Zirvede konuşan Hazine ve Maliye Bakanı Mehmet Şimşek’in vurguladığı hususlar dikkatle incelendiğinde, uzun süredir kamuoyunda pek çok iktisatçı tarafından yapılan eleştirilere kulak verildiğini söylemek mümkün. Zira bu eleştirilerde dile getirilen yapısal reform çağrılarına yönelik olarak da Hazine ve Maliye Bakanı Şimşek’in beşerî sermayeyi güçlendirmeye, teknolojik gelişmeye, yeşil dönüşüme ve sonuç olarak fiyat istikrarının uzun vadede gelir dağılımını olumlu yönde etkileyecek beklenen etkilerine de değindiğini görüyoruz. Buna ek olarak, Merkez Bankası’nın son Para Politikası Kurulu’nda aldığı faizleri sabit tutma kararına yönelik eleştirileri hafifletmeye yönelik olarak, fiyat istikrarını ve rasyonelleşmeyi sağlamaya dönük olarak geri kalan gereksinimlerin maliye politikası kanalı ile sağlanabileceği yönünde bir mesaj verdiğini de söyleyebiliriz.

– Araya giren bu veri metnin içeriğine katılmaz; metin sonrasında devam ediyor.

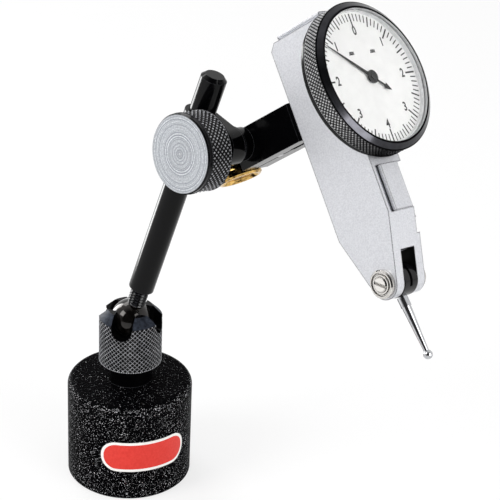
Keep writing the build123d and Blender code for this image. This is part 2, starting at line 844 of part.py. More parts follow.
with BuildPart() as contact_hub:
    with BuildSketch(pivot_plane.offset(-hub_half_width)):
        Circle(hub_radius)
        Circle(pivot_shaft_radius + pivot_gap, mode=Mode.SUBTRACT)
    extrude(amount=2 * hub_half_width)
    with BuildSketch(pivot_plane.offset(-hub_groove_half_width)):
        Circle(hub_radius)
        web_reach = 2 * hub_radius
        start = 90 - contact_angle - hub_web_half_angle
        stop = start + 2 * hub_web_half_angle
        Polygon(
            (0, 0),
            (web_reach * cos(radians(start)), web_reach * sin(radians(start))),
            (web_reach * cos(radians(stop)), web_reach * sin(radians(stop))),
            align=None,
            mode=Mode.SUBTRACT,
        )
        Circle(hub_web_radius)
    extrude(amount=2 * hub_groove_half_width, mode=Mode.SUBTRACT)
    with BuildSketch(contact_plane.offset(hub_web_radius)):
        Circle(contact_thread_radius)
    extrude(amount=hub_radius, mode=Mode.SUBTRACT)
    for side in (-1, 1):
        outward = Plane(pivot_plane.origin, x_dir=out, z_dir=across * side)
        with BuildSketch(outward.offset(hub_half_width)):
            Circle(friction_washer_radius)
        extrude(amount=-friction_washer_thickness, mode=Mode.SUBTRACT)
save(contact_hub, "contact_hub")

with BuildPart() as friction_washers:
    for side in (-1, 1):
        outward = Plane(pivot_plane.origin, x_dir=out, z_dir=across * side)
        with BuildSketch(outward.offset(hub_half_width - friction_washer_thickness)):
            Circle(friction_washer_radius)
            Circle(pivot_shaft_radius + pivot_gap, mode=Mode.SUBTRACT)
        extrude(amount=friction_washer_thickness)
save(friction_washers, "friction_washers")

with BuildPart() as contact_point:
    with BuildSketch(contact_plane.offset(hub_radius)):
        Circle(contact_root_radius)
        Rectangle(2 * contact_root_radius, 2 * contact_flat, mode=Mode.INTERSECT)
    extrude(amount=contact_root_length)
    with BuildSketch(contact_plane.offset(hub_radius - contact_thread_length)):
        Circle(contact_thread_radius)
    extrude(amount=contact_thread_length)
    with BuildSketch(contact_plane.offset(hub_radius + contact_root_length)):
        Circle(contact_cone_root)
    with BuildSketch(contact_plane.offset(contact_length)):
        Circle(contact_cone_tip)
    loft()
    with Locations(contact_plane.from_local_coords((0, 0, contact_length))):
        Sphere(contact_ball_radius, mode=Mode.SUBTRACT)
save(contact_point, "contact_point")

with BuildPart() as contact_ball:
    with Locations(contact_plane.from_local_coords((0, 0, contact_length))):
        Sphere(contact_ball_radius)
save(contact_ball, "contact_ball")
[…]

Yerel seçim sonuçlarının yarattığı siyasi iklimin bir çıktısı olarak değerlendirilebilecek olan, kamu kesiminde tasarruf tartışmalarına yönelik olarak da Hazine ve Maliye Bakanı Mehmet Şimşek’in 2024’ün ikinci yarısında kamuda tasarruf ve harcama kontrolü, vergi muafiyet ve istisnalarının gözden geçirilmesi ve kayıt dışılık ile mücadele ekseninde belirlenen bir yol haritasını devreye koyacaklarını vurguladığı ifade edilebilir. Bütün bunların yine kendi ifadesi ile bir eylem planı açıklamaktan ziyade fiili olarak uygulamaya konması gereken eylemler olduğu açıktır.
Sonuç olarak, rasyonele dönüş söylemi ile başlayan ve uzun süredir yanlışlar ve gecikmelerle yüzleşilen bir ekonomi politikası setine “yerel halkı ikna” sürecine devam edildiği yorumunu yapmak mümkündür. Burada kritik nokta, ikna edici olabilme üzerinedir. Zira örnek vermek gerekirse; Türkiye’de yollar, araçlar ve trafik kuralları vardır, ancak bunları doğru uygulayan yoktur. Her bir kavşağa, her bir trafik ışığına polis görevlendirerek bu süreci yönetmek ne kadar zor ve rasyonel gözükmemekte ise, ekonominin tüm süreçlerinde de bunu gerçekleştirmek mümkün gözükmemektedir. Bu çerçevede, Hazine ve Maliye Bakanı Mehmet Şimşek ve deklere ettiği hususlardan ziyade, ekonomik aktörlerin, “olması ve yapılması gerekenleri ne kadar içselleştireceği” ortaya çıkacak olan süreci belirleyecektir. Kuşkusuz, burada Hazine ve Maliye Bakanı Şimşek ve hükümetin geri kalan aktörlerine düşen, ikna ediciliği güçlendirecek tavır, tutum ve eylemler içerisinde olmalarıdır.
Gelir dağılımının bir uçurumu andıracak biçimde kötüleştiği, piyasadaki fiyatlama davranışlarının bozulduğu, her fırsatta kayıt dışılığa ve karaborsaya yönelimin güçlendiği, tasarruf bir tarafa müsrifliğin hâkim olduğu, ithalatın özendirildiği, liyakatli görevlendirmelerin yapılmadığı ve bütün bunların kaçınılmaz bir sonu olan düşük verimliliğin ortaya çıktığı koşullarda ekonomik aktörleri ikna etmek de ikna edici bir süreç yaratabilmek de mümkün olmayacaktır. Bu yüzden, artık “anlatarak öğretme” modelinden “yaparak öğrenme” modeline geçmenin zamanının geldiğinin altını çizmemiz gerekir.